## TASK DESCRIPTION
Without omitting anything, retype the data that follows.

++++++++

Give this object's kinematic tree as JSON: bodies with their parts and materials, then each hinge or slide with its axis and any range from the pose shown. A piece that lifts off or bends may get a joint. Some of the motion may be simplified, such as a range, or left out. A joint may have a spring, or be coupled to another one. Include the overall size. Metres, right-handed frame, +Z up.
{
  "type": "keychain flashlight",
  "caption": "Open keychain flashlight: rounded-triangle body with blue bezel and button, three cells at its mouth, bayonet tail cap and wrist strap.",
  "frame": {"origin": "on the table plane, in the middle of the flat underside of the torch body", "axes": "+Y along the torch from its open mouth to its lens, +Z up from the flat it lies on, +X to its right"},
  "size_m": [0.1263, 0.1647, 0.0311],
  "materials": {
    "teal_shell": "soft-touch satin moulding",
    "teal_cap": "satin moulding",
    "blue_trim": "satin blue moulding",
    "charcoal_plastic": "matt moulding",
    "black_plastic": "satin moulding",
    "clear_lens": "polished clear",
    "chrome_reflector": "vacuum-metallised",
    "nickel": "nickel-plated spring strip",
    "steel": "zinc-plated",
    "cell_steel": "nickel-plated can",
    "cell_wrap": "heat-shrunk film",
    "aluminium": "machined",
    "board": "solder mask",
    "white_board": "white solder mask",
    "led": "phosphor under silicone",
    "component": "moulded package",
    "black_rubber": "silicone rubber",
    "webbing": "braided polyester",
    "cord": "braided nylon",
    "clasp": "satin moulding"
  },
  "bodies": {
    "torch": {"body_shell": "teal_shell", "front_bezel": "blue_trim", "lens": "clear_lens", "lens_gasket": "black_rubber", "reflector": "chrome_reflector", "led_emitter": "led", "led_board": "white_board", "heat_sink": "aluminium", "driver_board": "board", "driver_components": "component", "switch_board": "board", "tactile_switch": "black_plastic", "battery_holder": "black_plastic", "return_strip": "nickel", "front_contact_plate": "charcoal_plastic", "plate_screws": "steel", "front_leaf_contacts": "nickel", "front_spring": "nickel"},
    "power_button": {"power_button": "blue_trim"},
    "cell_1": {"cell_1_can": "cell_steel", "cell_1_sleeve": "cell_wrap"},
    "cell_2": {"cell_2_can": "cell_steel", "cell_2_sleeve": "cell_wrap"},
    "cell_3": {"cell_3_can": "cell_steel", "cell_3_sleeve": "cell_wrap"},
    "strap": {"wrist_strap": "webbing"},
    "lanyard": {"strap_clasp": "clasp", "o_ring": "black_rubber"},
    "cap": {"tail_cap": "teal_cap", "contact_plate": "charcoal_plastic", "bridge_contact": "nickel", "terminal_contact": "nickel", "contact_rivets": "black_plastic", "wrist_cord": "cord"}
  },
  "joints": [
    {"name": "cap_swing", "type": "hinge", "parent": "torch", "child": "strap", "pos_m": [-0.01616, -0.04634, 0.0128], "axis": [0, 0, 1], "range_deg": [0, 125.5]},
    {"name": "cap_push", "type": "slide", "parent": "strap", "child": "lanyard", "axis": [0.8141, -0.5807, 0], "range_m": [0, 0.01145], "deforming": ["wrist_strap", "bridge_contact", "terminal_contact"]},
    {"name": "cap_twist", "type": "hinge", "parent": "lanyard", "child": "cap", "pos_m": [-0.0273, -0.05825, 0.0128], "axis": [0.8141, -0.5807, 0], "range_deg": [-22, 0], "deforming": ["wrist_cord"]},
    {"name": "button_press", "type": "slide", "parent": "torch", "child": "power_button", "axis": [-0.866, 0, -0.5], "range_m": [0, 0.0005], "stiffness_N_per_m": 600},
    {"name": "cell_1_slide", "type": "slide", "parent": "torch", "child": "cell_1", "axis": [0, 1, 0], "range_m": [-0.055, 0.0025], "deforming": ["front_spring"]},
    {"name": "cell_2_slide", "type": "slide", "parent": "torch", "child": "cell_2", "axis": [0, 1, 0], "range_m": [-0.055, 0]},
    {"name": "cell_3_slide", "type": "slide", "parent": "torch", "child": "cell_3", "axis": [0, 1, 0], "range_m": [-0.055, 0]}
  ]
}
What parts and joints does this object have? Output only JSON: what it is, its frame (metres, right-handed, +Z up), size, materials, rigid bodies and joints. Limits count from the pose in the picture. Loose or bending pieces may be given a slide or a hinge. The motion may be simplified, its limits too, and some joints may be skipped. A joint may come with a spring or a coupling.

++++++++

## FINISHED EXERCISE
Give this object's kinematic tree as JSON: bodies with their parts and materials, then each hinge or slide with its axis and any range from the pose shown. A piece that lifts off or bends may get a joint. Some of the motion may be simplified, such as a range, or left out. A joint may have a spring, or be coupled to another one. Include the overall size. Metres, right-handed frame, +Z up.
{
  "type": "keychain flashlight",
  "caption": "Open keychain flashlight: rounded-triangle body with blue bezel and button, three cells at its mouth, bayonet tail cap and wrist strap.",
  "frame": {"origin": "on the table plane, in the middle of the flat underside of the torch body", "axes": "+Y along the torch from its open mouth to its lens, +Z up from the flat it lies on, +X to its right"},
  "size_m": [0.1263, 0.1647, 0.0311],
  "materials": {
    "teal_shell": "soft-touch satin moulding",
    "teal_cap": "satin moulding",
    "blue_trim": "satin blue moulding",
    "charcoal_plastic": "matt moulding",
    "black_plastic": "satin moulding",
    "clear_lens": "polished clear",
    "chrome_reflector": "vacuum-metallised",
    "nickel": "nickel-plated spring strip",
    "steel": "zinc-plated",
    "cell_steel": "nickel-plated can",
    "cell_wrap": "heat-shrunk film",
    "aluminium": "machined",
    "board": "solder mask",
    "white_board": "white solder mask",
    "led": "phosphor under silicone",
    "component": "moulded package",
    "black_rubber": "silicone rubber",
    "webbing": "braided polyester",
    "cord": "braided nylon",
    "clasp": "satin moulding"
  },
  "bodies": {
    "torch": {"body_shell": "teal_shell", "front_bezel": "blue_trim", "lens": "clear_lens", "lens_gasket": "black_rubber", "reflector": "chrome_reflector", "led_emitter": "led", "led_board": "white_board", "heat_sink": "aluminium", "driver_board": "board", "driver_components": "component", "switch_board": "board", "tactile_switch": "black_plastic", "battery_holder": "black_plastic", "return_strip": "nickel", "front_contact_plate": "charcoal_plastic", "plate_screws": "steel", "front_leaf_contacts": "nickel", "front_spring": "nickel"},
    "power_button": {"power_button": "blue_trim"},
    "cell_1": {"cell_1_can": "cell_steel", "cell_1_sleeve": "cell_wrap"},
    "cell_2": {"cell_2_can": "cell_steel", "cell_2_sleeve": "cell_wrap"},
    "cell_3": {"cell_3_can": "cell_steel", "cell_3_sleeve": "cell_wrap"},
    "strap": {"wrist_strap": "webbing"},
    "lanyard": {"strap_clasp": "clasp", "o_ring": "black_rubber"},
    "cap": {"tail_cap": "teal_cap", "contact_plate": "charcoal_plastic", "bridge_contact": "nickel", "terminal_contact": "nickel", "contact_rivets": "black_plastic", "wrist_cord": "cord"}
  },
  "joints": [
    {"name": "cap_swing", "type": "hinge", "parent": "torch", "child": "strap", "pos_m": [-0.01616, -0.04634, 0.0128], "axis": [0, 0, 1], "range_deg": [0, 125.5]},
    {"name": "cap_push", "type": "slide", "parent": "strap", "child": "lanyard", "axis": [0.8141, -0.5807, 0], "range_m": [0, 0.01145], "deforming": ["wrist_strap", "bridge_contact", "terminal_contact"]},
    {"name": "cap_twist", "type": "hinge", "parent": "lanyard", "child": "cap", "pos_m": [-0.0273, -0.05825, 0.0128], "axis": [0.8141, -0.5807, 0], "range_deg": [-22, 0], "deforming": ["wrist_cord"]},
    {"name": "button_press", "type": "slide", "parent": "torch", "child": "power_button", "axis": [-0.866, 0, -0.5], "range_m": [0, 0.0005], "stiffness_N_per_m": 600},
    {"name": "cell_1_slide", "type": "slide", "parent": "torch", "child": "cell_1", "axis": [0, 1, 0], "range_m": [-0.055, 0.0025], "deforming": ["front_spring"]},
    {"name": "cell_2_slide", "type": "slide", "parent": "torch", "child": "cell_2", "axis": [0, 1, 0], "range_m": [-0.055, 0]},
    {"name": "cell_3_slide", "type": "slide", "parent": "torch", "child": "cell_3", "axis": [0, 1, 0], "range_m": [-0.055, 0]}
  ]
}
What parts and joints does this object have? Output only JSON: what it is, its frame (metres, right-handed, +Z up), size, materials, rigid bodies and joints. Limits count from the pose in the picture. Loose or bending pieces may be given a slide or a hinge. The motion may be simplified, its limits too, and some joints may be skipped. A joint may come with a spring or a coupling.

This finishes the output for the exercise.